>> Begin GIVEN DATA

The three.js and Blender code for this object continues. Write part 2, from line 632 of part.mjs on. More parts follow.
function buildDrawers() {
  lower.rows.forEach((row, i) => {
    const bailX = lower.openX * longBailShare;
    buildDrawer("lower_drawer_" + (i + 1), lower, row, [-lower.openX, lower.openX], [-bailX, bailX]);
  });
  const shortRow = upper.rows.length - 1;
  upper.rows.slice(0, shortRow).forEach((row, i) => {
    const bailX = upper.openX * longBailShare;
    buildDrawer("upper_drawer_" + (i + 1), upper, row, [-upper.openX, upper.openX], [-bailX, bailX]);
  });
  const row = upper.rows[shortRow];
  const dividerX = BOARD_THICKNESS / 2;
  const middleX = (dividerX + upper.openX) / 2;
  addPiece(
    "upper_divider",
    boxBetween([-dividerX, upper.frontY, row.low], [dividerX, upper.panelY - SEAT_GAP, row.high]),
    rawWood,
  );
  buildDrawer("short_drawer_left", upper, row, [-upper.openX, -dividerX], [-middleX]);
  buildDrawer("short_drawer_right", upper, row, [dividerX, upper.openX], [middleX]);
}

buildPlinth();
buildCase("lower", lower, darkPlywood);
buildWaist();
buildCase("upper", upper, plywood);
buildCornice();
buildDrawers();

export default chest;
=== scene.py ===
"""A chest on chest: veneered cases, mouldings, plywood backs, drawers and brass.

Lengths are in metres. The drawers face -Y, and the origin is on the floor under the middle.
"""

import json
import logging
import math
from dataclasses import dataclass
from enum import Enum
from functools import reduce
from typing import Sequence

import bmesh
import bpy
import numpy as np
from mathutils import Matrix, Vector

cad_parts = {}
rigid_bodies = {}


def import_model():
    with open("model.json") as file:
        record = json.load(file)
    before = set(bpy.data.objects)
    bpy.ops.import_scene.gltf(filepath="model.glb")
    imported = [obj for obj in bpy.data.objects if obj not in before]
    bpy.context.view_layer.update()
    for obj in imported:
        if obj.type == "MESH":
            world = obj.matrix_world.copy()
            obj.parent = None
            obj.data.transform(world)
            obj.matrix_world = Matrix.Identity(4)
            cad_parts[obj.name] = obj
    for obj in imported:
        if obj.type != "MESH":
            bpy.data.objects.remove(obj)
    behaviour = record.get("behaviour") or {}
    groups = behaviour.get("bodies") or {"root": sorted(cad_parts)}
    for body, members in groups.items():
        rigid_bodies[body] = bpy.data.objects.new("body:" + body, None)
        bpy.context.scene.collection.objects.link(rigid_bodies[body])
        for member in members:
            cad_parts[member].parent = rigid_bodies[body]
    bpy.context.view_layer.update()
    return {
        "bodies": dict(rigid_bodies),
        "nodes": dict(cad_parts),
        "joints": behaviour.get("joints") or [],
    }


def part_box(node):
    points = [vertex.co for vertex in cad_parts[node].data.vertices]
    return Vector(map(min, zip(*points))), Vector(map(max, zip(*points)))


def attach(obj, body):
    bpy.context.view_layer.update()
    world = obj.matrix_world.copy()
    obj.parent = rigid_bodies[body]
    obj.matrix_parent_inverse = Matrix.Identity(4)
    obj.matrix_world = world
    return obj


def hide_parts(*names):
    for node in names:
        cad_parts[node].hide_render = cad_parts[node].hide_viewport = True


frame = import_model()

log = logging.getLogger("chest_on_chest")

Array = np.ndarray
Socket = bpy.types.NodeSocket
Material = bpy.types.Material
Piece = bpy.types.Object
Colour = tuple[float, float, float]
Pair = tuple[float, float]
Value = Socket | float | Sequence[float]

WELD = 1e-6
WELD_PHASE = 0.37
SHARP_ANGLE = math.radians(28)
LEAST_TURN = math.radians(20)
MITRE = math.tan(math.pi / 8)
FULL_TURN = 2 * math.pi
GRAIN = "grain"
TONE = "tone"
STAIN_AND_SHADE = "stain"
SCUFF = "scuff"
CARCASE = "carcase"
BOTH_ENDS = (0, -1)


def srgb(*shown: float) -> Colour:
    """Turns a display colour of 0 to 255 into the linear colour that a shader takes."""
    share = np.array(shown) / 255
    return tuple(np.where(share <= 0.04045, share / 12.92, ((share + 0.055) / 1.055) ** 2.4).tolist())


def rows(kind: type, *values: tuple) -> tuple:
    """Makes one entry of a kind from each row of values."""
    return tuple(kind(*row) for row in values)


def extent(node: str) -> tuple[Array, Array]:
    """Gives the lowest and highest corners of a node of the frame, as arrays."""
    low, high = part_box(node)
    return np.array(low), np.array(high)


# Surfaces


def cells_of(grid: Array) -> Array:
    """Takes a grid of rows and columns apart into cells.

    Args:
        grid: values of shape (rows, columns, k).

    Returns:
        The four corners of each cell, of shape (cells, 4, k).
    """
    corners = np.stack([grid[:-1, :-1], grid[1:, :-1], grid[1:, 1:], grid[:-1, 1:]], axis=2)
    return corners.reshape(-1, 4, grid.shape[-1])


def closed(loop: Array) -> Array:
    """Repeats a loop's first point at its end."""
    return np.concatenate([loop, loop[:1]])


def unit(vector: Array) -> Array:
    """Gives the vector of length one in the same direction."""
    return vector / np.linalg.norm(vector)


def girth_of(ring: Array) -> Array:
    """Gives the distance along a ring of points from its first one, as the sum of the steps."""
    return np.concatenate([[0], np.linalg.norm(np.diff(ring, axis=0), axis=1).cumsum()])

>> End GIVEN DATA

=== EXERCISE INSTRUCTIONS ===
Locate and copy each line in the data above that includes the word "from".

=== EXERCISE RESPONSE ===
The three.js and Blender code for this object continues. Write part 2, from line 632 of part.mjs on. More parts follow.
from dataclasses import dataclass
from enum import Enum
from functools import reduce
from typing import Sequence
from mathutils import Matrix, Vector
    """Makes one entry of a kind from each row of values."""
    """Gives the distance along a ring of points from its first one, as the sum of the steps."""